• **TASK REQUIREMENTS**: Please give the listing again in its entirety, exactly as written.

• **SOURCE MATERIAL**:
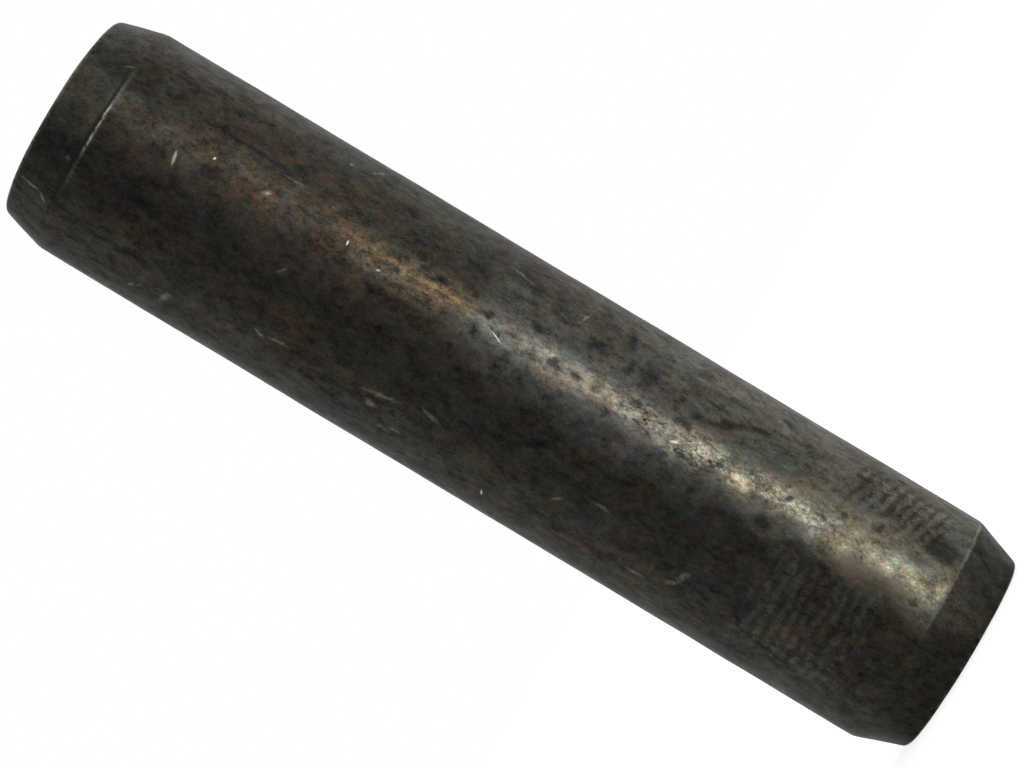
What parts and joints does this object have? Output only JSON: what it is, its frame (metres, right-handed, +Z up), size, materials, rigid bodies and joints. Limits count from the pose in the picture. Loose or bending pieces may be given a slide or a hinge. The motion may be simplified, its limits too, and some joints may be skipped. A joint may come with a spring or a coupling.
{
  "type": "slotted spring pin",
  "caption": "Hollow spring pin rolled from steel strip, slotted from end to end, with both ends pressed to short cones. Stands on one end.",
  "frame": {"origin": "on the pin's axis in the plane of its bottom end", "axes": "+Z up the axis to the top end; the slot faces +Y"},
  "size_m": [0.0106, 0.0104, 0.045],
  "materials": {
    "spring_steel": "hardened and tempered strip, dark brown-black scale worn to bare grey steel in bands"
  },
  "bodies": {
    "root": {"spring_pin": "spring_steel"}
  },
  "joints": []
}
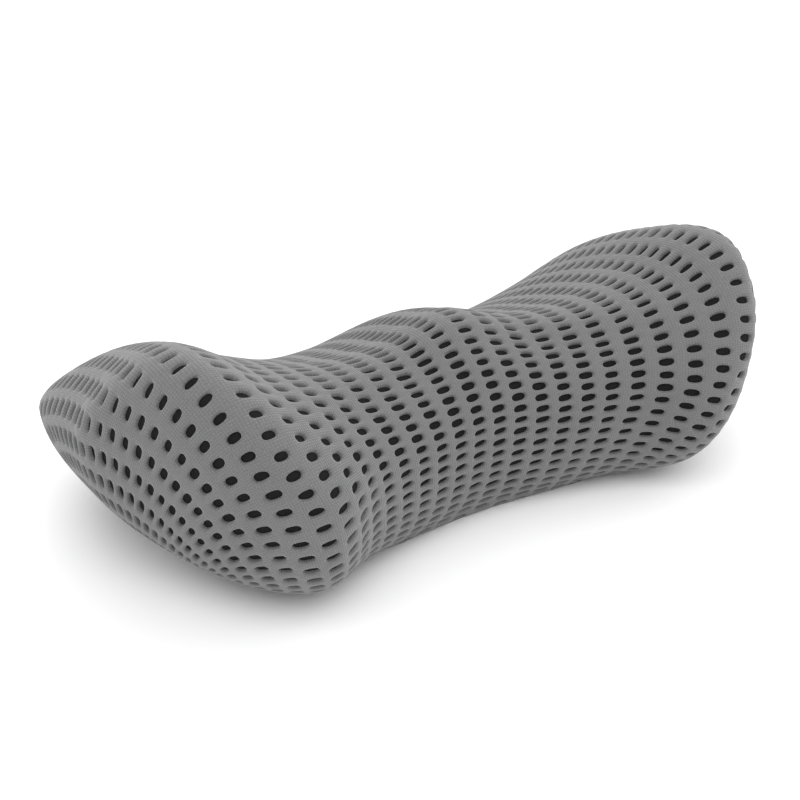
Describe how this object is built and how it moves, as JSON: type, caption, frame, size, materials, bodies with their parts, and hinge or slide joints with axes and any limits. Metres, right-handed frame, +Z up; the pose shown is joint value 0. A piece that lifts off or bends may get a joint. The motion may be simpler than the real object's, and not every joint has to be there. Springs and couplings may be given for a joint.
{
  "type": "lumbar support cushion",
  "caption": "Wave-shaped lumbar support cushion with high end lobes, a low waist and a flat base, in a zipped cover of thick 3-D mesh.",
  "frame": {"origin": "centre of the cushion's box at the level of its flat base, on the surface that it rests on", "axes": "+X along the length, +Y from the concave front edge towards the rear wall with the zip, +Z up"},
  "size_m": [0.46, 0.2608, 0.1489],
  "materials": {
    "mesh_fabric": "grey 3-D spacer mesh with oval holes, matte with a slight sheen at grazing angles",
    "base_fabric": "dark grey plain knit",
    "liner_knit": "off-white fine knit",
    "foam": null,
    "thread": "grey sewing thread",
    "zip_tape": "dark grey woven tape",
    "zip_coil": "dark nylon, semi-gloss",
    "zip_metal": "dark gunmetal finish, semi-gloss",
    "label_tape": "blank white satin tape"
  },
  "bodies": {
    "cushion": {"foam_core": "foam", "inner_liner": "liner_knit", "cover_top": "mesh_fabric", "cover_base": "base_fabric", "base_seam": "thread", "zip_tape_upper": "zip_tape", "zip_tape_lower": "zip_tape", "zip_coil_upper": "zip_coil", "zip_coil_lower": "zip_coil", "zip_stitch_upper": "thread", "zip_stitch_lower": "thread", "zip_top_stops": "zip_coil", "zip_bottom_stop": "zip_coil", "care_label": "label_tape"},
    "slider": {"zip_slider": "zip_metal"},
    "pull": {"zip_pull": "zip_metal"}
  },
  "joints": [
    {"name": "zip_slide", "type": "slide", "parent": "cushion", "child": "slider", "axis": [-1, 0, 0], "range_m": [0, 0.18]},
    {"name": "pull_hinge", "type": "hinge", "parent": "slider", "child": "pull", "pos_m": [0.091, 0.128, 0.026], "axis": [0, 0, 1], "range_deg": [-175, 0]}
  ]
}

• **COMPLETED TASK**:
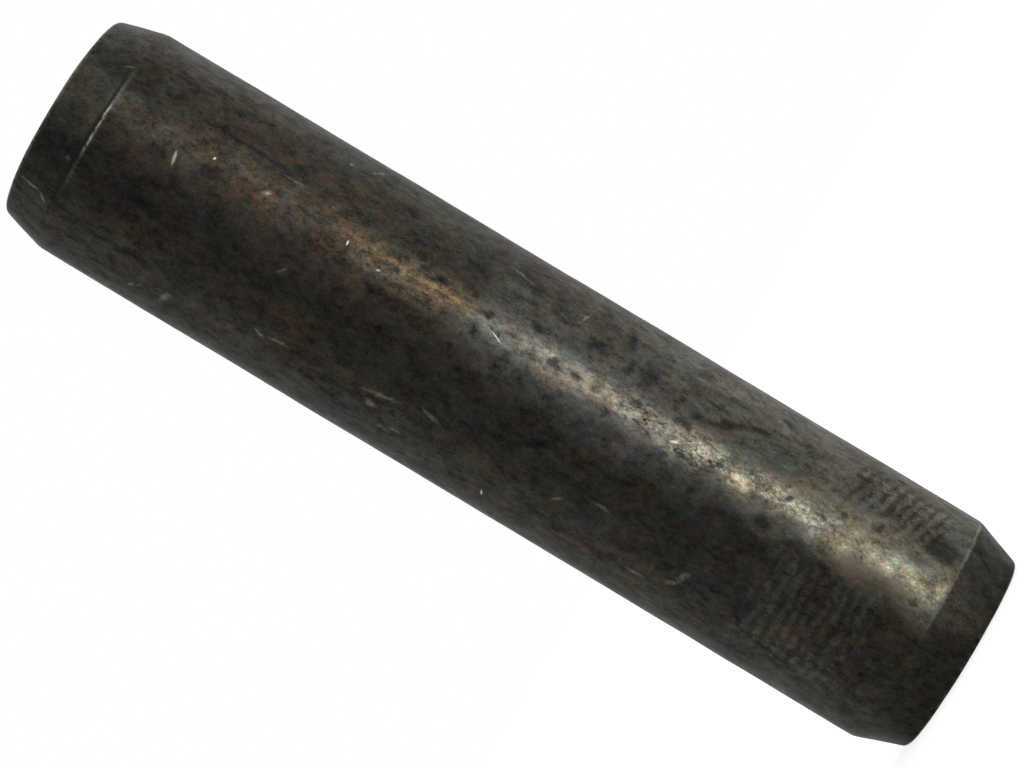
What parts and joints does this object have? Output only JSON: what it is, its frame (metres, right-handed, +Z up), size, materials, rigid bodies and joints. Limits count from the pose in the picture. Loose or bending pieces may be given a slide or a hinge. The motion may be simplified, its limits too, and some joints may be skipped. A joint may come with a spring or a coupling.
{
  "type": "slotted spring pin",
  "caption": "Hollow spring pin rolled from steel strip, slotted from end to end, with both ends pressed to short cones. Stands on one end.",
  "frame": {"origin": "on the pin's axis in the plane of its bottom end", "axes": "+Z up the axis to the top end; the slot faces +Y"},
  "size_m": [0.0106, 0.0104, 0.045],
  "materials": {
    "spring_steel": "hardened and tempered strip, dark brown-black scale worn to bare grey steel in bands"
  },
  "bodies": {
    "root": {"spring_pin": "spring_steel"}
  },
  "joints": []
}
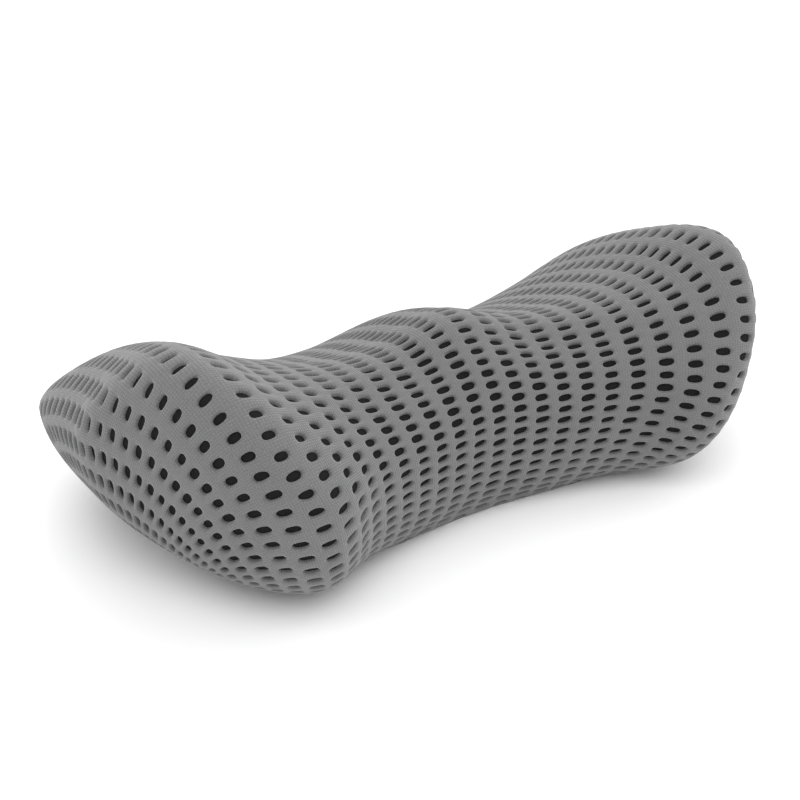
Describe how this object is built and how it moves, as JSON: type, caption, frame, size, materials, bodies with their parts, and hinge or slide joints with axes and any limits. Metres, right-handed frame, +Z up; the pose shown is joint value 0. A piece that lifts off or bends may get a joint. The motion may be simpler than the real object's, and not every joint has to be there. Springs and couplings may be given for a joint.
{
  "type": "lumbar support cushion",
  "caption": "Wave-shaped lumbar support cushion with high end lobes, a low waist and a flat base, in a zipped cover of thick 3-D mesh.",
  "frame": {"origin": "centre of the cushion's box at the level of its flat base, on the surface that it rests on", "axes": "+X along the length, +Y from the concave front edge towards the rear wall with the zip, +Z up"},
  "size_m": [0.46, 0.2608, 0.1489],
  "materials": {
    "mesh_fabric": "grey 3-D spacer mesh with oval holes, matte with a slight sheen at grazing angles",
    "base_fabric": "dark grey plain knit",
    "liner_knit": "off-white fine knit",
    "foam": null,
    "thread": "grey sewing thread",
    "zip_tape": "dark grey woven tape",
    "zip_coil": "dark nylon, semi-gloss",
    "zip_metal": "dark gunmetal finish, semi-gloss",
    "label_tape": "blank white satin tape"
  },
  "bodies": {
    "cushion": {"foam_core": "foam", "inner_liner": "liner_knit", "cover_top": "mesh_fabric", "cover_base": "base_fabric", "base_seam": "thread", "zip_tape_upper": "zip_tape", "zip_tape_lower": "zip_tape", "zip_coil_upper": "zip_coil", "zip_coil_lower": "zip_coil", "zip_stitch_upper": "thread", "zip_stitch_lower": "thread", "zip_top_stops": "zip_coil", "zip_bottom_stop": "zip_coil", "care_label": "label_tape"},
    "slider": {"zip_slider": "zip_metal"},
    "pull": {"zip_pull": "zip_metal"}
  },
  "joints": [
    {"name": "zip_slide", "type": "slide", "parent": "cushion", "child": "slider", "axis": [-1, 0, 0], "range_m": [0, 0.18]},
    {"name": "pull_hinge", "type": "hinge", "parent": "slider", "child": "pull", "pos_m": [0.091, 0.128, 0.026], "axis": [0, 0, 1], "range_deg": [-175, 0]}
  ]
}